TASK OBJECTIVE:
Copy all of the material below exactly.

DATASET EXCERPT:

---*---

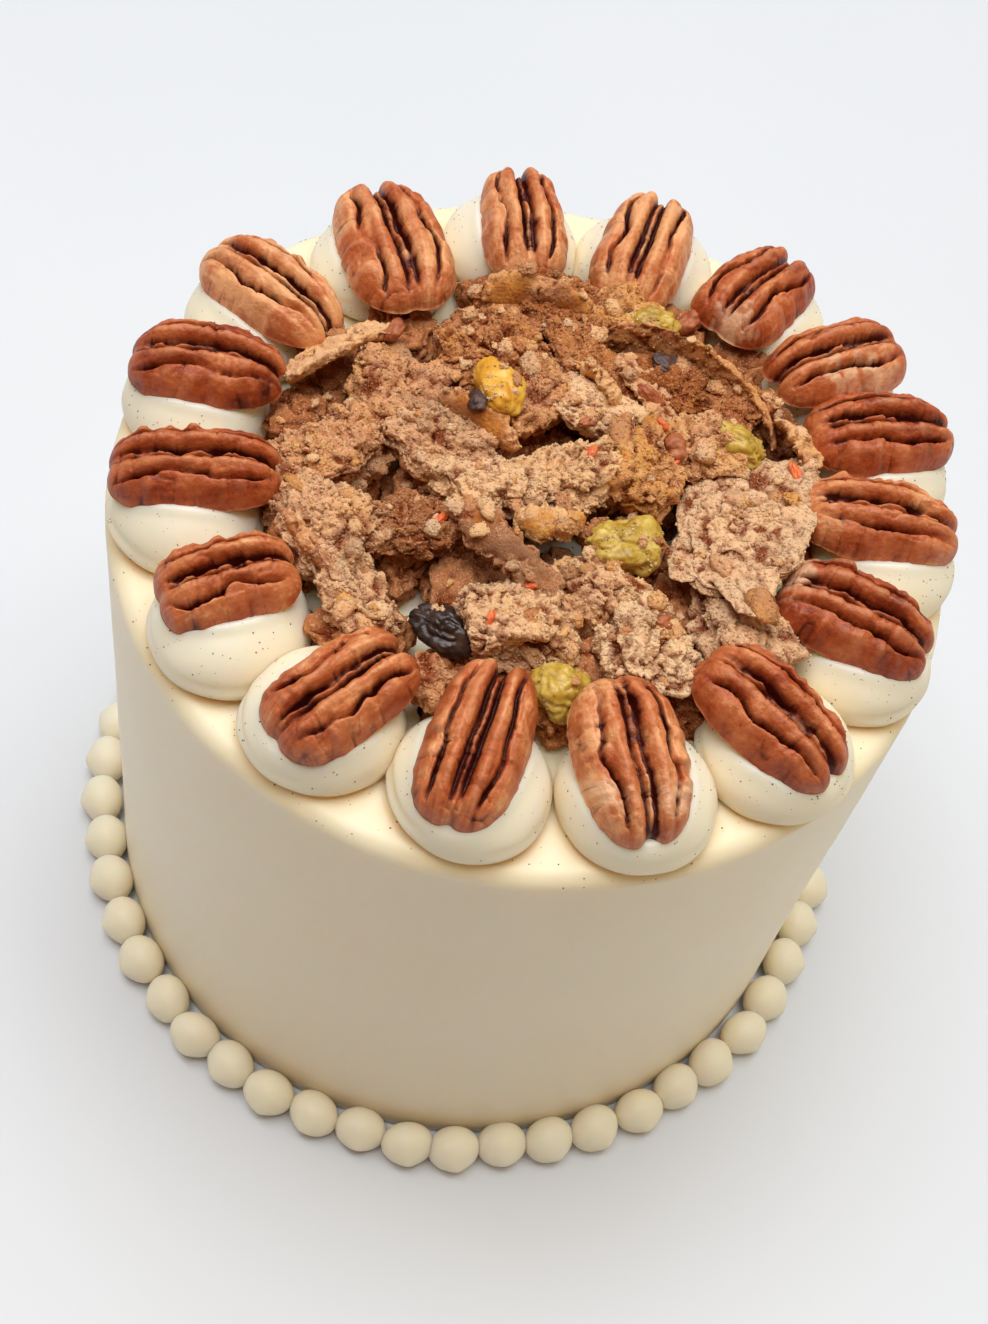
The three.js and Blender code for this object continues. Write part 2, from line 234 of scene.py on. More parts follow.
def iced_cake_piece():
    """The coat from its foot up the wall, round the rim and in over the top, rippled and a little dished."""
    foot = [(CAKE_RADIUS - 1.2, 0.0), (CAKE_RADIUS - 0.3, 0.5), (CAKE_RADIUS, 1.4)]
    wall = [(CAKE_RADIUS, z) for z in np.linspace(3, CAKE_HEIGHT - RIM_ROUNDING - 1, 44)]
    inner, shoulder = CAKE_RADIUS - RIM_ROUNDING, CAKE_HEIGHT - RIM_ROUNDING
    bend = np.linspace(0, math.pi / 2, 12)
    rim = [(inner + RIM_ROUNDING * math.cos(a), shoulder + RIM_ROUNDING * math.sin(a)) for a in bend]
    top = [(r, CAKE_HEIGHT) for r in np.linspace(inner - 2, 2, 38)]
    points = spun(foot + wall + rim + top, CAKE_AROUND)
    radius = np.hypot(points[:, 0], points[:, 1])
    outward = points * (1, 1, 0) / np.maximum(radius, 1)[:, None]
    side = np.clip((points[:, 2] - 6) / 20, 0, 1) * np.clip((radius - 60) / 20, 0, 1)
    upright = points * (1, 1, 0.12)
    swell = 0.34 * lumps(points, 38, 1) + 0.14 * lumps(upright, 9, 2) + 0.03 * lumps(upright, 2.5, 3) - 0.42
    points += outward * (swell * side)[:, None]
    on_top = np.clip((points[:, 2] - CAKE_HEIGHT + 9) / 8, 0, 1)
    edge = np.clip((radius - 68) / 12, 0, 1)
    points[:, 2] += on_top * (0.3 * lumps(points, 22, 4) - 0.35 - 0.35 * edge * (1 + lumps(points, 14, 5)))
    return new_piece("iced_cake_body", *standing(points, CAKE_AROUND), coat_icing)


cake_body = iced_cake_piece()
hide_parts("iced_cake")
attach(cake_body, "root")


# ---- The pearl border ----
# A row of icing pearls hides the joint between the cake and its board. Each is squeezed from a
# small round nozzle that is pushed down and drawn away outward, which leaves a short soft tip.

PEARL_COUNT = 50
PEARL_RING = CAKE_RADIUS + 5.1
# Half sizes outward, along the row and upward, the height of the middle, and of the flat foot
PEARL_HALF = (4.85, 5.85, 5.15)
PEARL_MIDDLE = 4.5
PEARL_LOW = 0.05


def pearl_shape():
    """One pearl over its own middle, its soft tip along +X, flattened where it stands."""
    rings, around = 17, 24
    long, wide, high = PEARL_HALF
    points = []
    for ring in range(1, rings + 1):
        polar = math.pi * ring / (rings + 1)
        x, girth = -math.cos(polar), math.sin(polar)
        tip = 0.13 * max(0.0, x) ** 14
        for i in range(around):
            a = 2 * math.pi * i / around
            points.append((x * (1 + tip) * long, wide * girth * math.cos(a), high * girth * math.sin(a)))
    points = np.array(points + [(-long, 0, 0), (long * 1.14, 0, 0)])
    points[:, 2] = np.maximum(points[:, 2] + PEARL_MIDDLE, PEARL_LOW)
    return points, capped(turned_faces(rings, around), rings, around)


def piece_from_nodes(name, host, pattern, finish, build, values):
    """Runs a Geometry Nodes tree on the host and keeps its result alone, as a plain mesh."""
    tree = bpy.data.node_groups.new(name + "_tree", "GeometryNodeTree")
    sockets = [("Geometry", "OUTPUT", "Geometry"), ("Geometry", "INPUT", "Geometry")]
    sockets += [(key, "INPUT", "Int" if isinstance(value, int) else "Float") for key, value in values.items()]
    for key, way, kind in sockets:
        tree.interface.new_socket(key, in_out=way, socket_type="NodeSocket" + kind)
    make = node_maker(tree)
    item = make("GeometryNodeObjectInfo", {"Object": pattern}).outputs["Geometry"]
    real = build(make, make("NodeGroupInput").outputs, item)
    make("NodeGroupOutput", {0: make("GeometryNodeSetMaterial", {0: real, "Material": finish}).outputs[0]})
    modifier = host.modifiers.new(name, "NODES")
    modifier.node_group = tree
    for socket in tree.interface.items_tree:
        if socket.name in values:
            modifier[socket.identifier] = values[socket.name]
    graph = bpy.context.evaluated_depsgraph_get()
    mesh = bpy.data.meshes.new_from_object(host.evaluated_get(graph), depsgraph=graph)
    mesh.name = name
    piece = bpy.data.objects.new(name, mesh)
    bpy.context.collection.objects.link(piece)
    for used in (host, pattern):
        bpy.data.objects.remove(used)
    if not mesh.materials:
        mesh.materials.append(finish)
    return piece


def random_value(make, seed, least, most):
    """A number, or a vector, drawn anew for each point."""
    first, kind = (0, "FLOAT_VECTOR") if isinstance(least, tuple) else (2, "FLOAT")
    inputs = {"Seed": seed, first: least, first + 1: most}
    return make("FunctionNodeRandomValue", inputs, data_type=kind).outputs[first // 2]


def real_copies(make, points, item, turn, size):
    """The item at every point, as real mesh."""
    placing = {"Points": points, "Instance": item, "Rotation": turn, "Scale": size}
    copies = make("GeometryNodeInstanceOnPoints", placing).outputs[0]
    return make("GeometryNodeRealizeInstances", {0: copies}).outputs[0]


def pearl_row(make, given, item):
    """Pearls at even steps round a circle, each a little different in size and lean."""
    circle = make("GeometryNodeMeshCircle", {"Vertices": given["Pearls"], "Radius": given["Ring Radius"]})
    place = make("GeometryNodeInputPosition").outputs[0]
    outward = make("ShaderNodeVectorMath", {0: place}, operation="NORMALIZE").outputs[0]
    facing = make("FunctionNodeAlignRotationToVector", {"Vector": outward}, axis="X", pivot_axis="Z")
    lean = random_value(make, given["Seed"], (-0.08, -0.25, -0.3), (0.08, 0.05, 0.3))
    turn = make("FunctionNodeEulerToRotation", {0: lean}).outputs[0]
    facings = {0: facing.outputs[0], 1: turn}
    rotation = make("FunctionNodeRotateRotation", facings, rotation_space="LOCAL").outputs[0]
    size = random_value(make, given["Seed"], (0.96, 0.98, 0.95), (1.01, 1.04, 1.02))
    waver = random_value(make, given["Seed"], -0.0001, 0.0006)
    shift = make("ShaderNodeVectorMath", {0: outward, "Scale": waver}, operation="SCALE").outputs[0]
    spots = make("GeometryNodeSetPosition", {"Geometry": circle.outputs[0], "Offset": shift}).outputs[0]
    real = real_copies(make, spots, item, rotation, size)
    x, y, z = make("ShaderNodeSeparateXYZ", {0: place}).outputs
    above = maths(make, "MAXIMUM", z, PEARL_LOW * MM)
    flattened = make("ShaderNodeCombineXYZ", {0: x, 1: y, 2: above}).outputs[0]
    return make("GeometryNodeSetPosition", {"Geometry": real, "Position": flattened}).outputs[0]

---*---

FINISHED ANSWER:
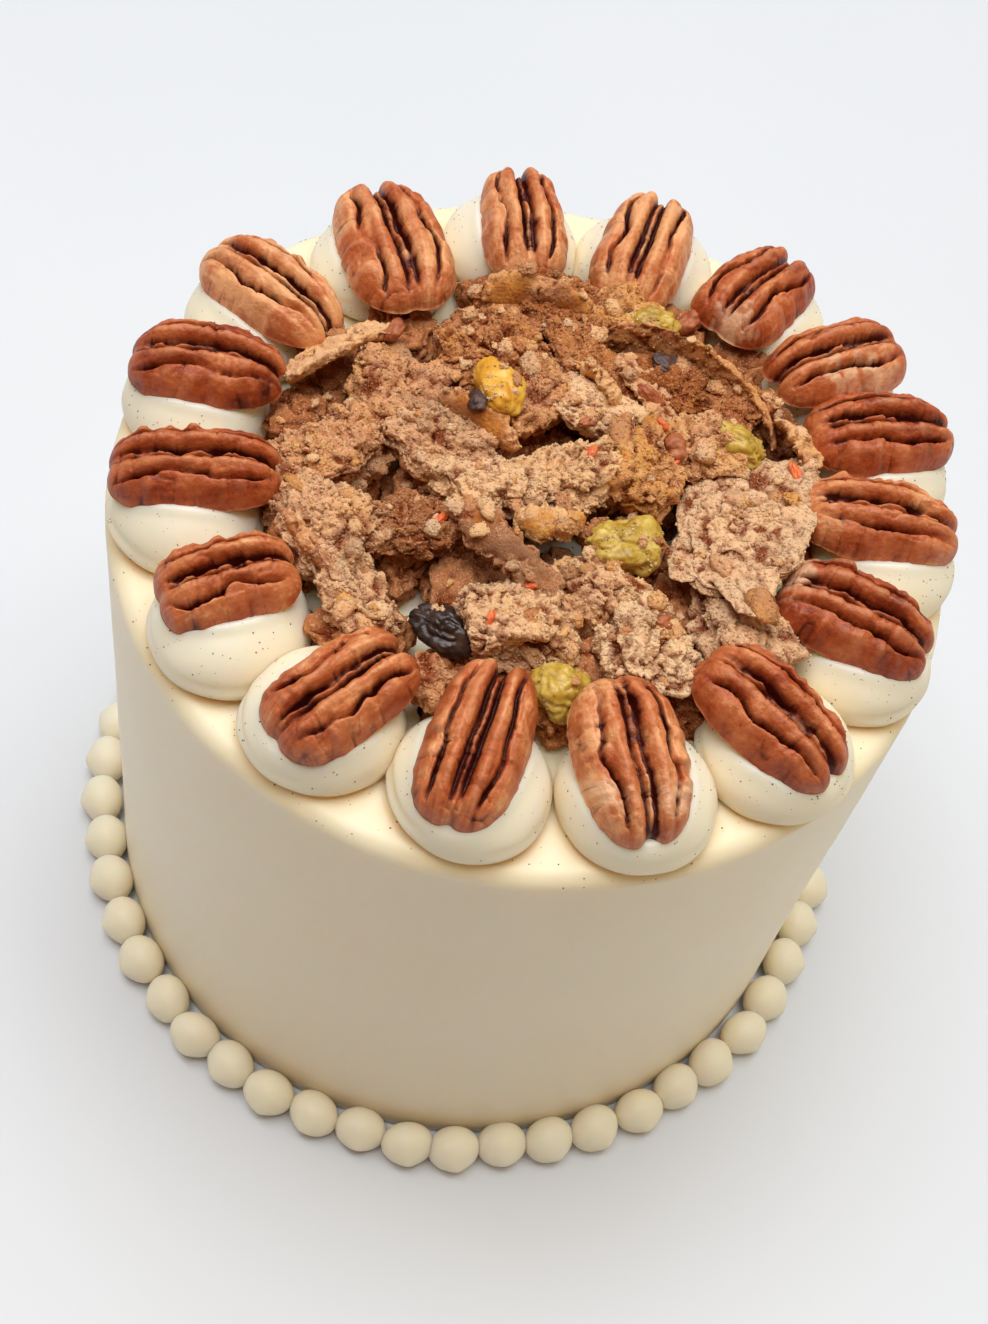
The three.js and Blender code for this object continues. Write part 2, from line 234 of scene.py on. More parts follow.
def iced_cake_piece():
    """The coat from its foot up the wall, round the rim and in over the top, rippled and a little dished."""
    foot = [(CAKE_RADIUS - 1.2, 0.0), (CAKE_RADIUS - 0.3, 0.5), (CAKE_RADIUS, 1.4)]
    wall = [(CAKE_RADIUS, z) for z in np.linspace(3, CAKE_HEIGHT - RIM_ROUNDING - 1, 44)]
    inner, shoulder = CAKE_RADIUS - RIM_ROUNDING, CAKE_HEIGHT - RIM_ROUNDING
    bend = np.linspace(0, math.pi / 2, 12)
    rim = [(inner + RIM_ROUNDING * math.cos(a), shoulder + RIM_ROUNDING * math.sin(a)) for a in bend]
    top = [(r, CAKE_HEIGHT) for r in np.linspace(inner - 2, 2, 38)]
    points = spun(foot + wall + rim + top, CAKE_AROUND)
    radius = np.hypot(points[:, 0], points[:, 1])
    outward = points * (1, 1, 0) / np.maximum(radius, 1)[:, None]
    side = np.clip((points[:, 2] - 6) / 20, 0, 1) * np.clip((radius - 60) / 20, 0, 1)
    upright = points * (1, 1, 0.12)
    swell = 0.34 * lumps(points, 38, 1) + 0.14 * lumps(upright, 9, 2) + 0.03 * lumps(upright, 2.5, 3) - 0.42
    points += outward * (swell * side)[:, None]
    on_top = np.clip((points[:, 2] - CAKE_HEIGHT + 9) / 8, 0, 1)
    edge = np.clip((radius - 68) / 12, 0, 1)
    points[:, 2] += on_top * (0.3 * lumps(points, 22, 4) - 0.35 - 0.35 * edge * (1 + lumps(points, 14, 5)))
    return new_piece("iced_cake_body", *standing(points, CAKE_AROUND), coat_icing)


cake_body = iced_cake_piece()
hide_parts("iced_cake")
attach(cake_body, "root")


# ---- The pearl border ----
# A row of icing pearls hides the joint between the cake and its board. Each is squeezed from a
# small round nozzle that is pushed down and drawn away outward, which leaves a short soft tip.

PEARL_COUNT = 50
PEARL_RING = CAKE_RADIUS + 5.1
# Half sizes outward, along the row and upward, the height of the middle, and of the flat foot
PEARL_HALF = (4.85, 5.85, 5.15)
PEARL_MIDDLE = 4.5
PEARL_LOW = 0.05


def pearl_shape():
    """One pearl over its own middle, its soft tip along +X, flattened where it stands."""
    rings, around = 17, 24
    long, wide, high = PEARL_HALF
    points = []
    for ring in range(1, rings + 1):
        polar = math.pi * ring / (rings + 1)
        x, girth = -math.cos(polar), math.sin(polar)
        tip = 0.13 * max(0.0, x) ** 14
        for i in range(around):
            a = 2 * math.pi * i / around
            points.append((x * (1 + tip) * long, wide * girth * math.cos(a), high * girth * math.sin(a)))
    points = np.array(points + [(-long, 0, 0), (long * 1.14, 0, 0)])
    points[:, 2] = np.maximum(points[:, 2] + PEARL_MIDDLE, PEARL_LOW)
    return points, capped(turned_faces(rings, around), rings, around)


def piece_from_nodes(name, host, pattern, finish, build, values):
    """Runs a Geometry Nodes tree on the host and keeps its result alone, as a plain mesh."""
    tree = bpy.data.node_groups.new(name + "_tree", "GeometryNodeTree")
    sockets = [("Geometry", "OUTPUT", "Geometry"), ("Geometry", "INPUT", "Geometry")]
    sockets += [(key, "INPUT", "Int" if isinstance(value, int) else "Float") for key, value in values.items()]
    for key, way, kind in sockets:
        tree.interface.new_socket(key, in_out=way, socket_type="NodeSocket" + kind)
    make = node_maker(tree)
    item = make("GeometryNodeObjectInfo", {"Object": pattern}).outputs["Geometry"]
    real = build(make, make("NodeGroupInput").outputs, item)
    make("NodeGroupOutput", {0: make("GeometryNodeSetMaterial", {0: real, "Material": finish}).outputs[0]})
    modifier = host.modifiers.new(name, "NODES")
    modifier.node_group = tree
    for socket in tree.interface.items_tree:
        if socket.name in values:
            modifier[socket.identifier] = values[socket.name]
    graph = bpy.context.evaluated_depsgraph_get()
    mesh = bpy.data.meshes.new_from_object(host.evaluated_get(graph), depsgraph=graph)
    mesh.name = name
    piece = bpy.data.objects.new(name, mesh)
    bpy.context.collection.objects.link(piece)
    for used in (host, pattern):
        bpy.data.objects.remove(used)
    if not mesh.materials:
        mesh.materials.append(finish)
    return piece


def random_value(make, seed, least, most):
    """A number, or a vector, drawn anew for each point."""
    first, kind = (0, "FLOAT_VECTOR") if isinstance(least, tuple) else (2, "FLOAT")
    inputs = {"Seed": seed, first: least, first + 1: most}
    return make("FunctionNodeRandomValue", inputs, data_type=kind).outputs[first // 2]


def real_copies(make, points, item, turn, size):
    """The item at every point, as real mesh."""
    placing = {"Points": points, "Instance": item, "Rotation": turn, "Scale": size}
    copies = make("GeometryNodeInstanceOnPoints", placing).outputs[0]
    return make("GeometryNodeRealizeInstances", {0: copies}).outputs[0]


def pearl_row(make, given, item):
    """Pearls at even steps round a circle, each a little different in size and lean."""
    circle = make("GeometryNodeMeshCircle", {"Vertices": given["Pearls"], "Radius": given["Ring Radius"]})
    place = make("GeometryNodeInputPosition").outputs[0]
    outward = make("ShaderNodeVectorMath", {0: place}, operation="NORMALIZE").outputs[0]
    facing = make("FunctionNodeAlignRotationToVector", {"Vector": outward}, axis="X", pivot_axis="Z")
    lean = random_value(make, given["Seed"], (-0.08, -0.25, -0.3), (0.08, 0.05, 0.3))
    turn = make("FunctionNodeEulerToRotation", {0: lean}).outputs[0]
    facings = {0: facing.outputs[0], 1: turn}
    rotation = make("FunctionNodeRotateRotation", facings, rotation_space="LOCAL").outputs[0]
    size = random_value(make, given["Seed"], (0.96, 0.98, 0.95), (1.01, 1.04, 1.02))
    waver = random_value(make, given["Seed"], -0.0001, 0.0006)
    shift = make("ShaderNodeVectorMath", {0: outward, "Scale": waver}, operation="SCALE").outputs[0]
    spots = make("GeometryNodeSetPosition", {"Geometry": circle.outputs[0], "Offset": shift}).outputs[0]
    real = real_copies(make, spots, item, rotation, size)
    x, y, z = make("ShaderNodeSeparateXYZ", {0: place}).outputs
    above = maths(make, "MAXIMUM", z, PEARL_LOW * MM)
    flattened = make("ShaderNodeCombineXYZ", {0: x, 1: y, 2: above}).outputs[0]
    return make("GeometryNodeSetPosition", {"Geometry": real, "Position": flattened}).outputs[0]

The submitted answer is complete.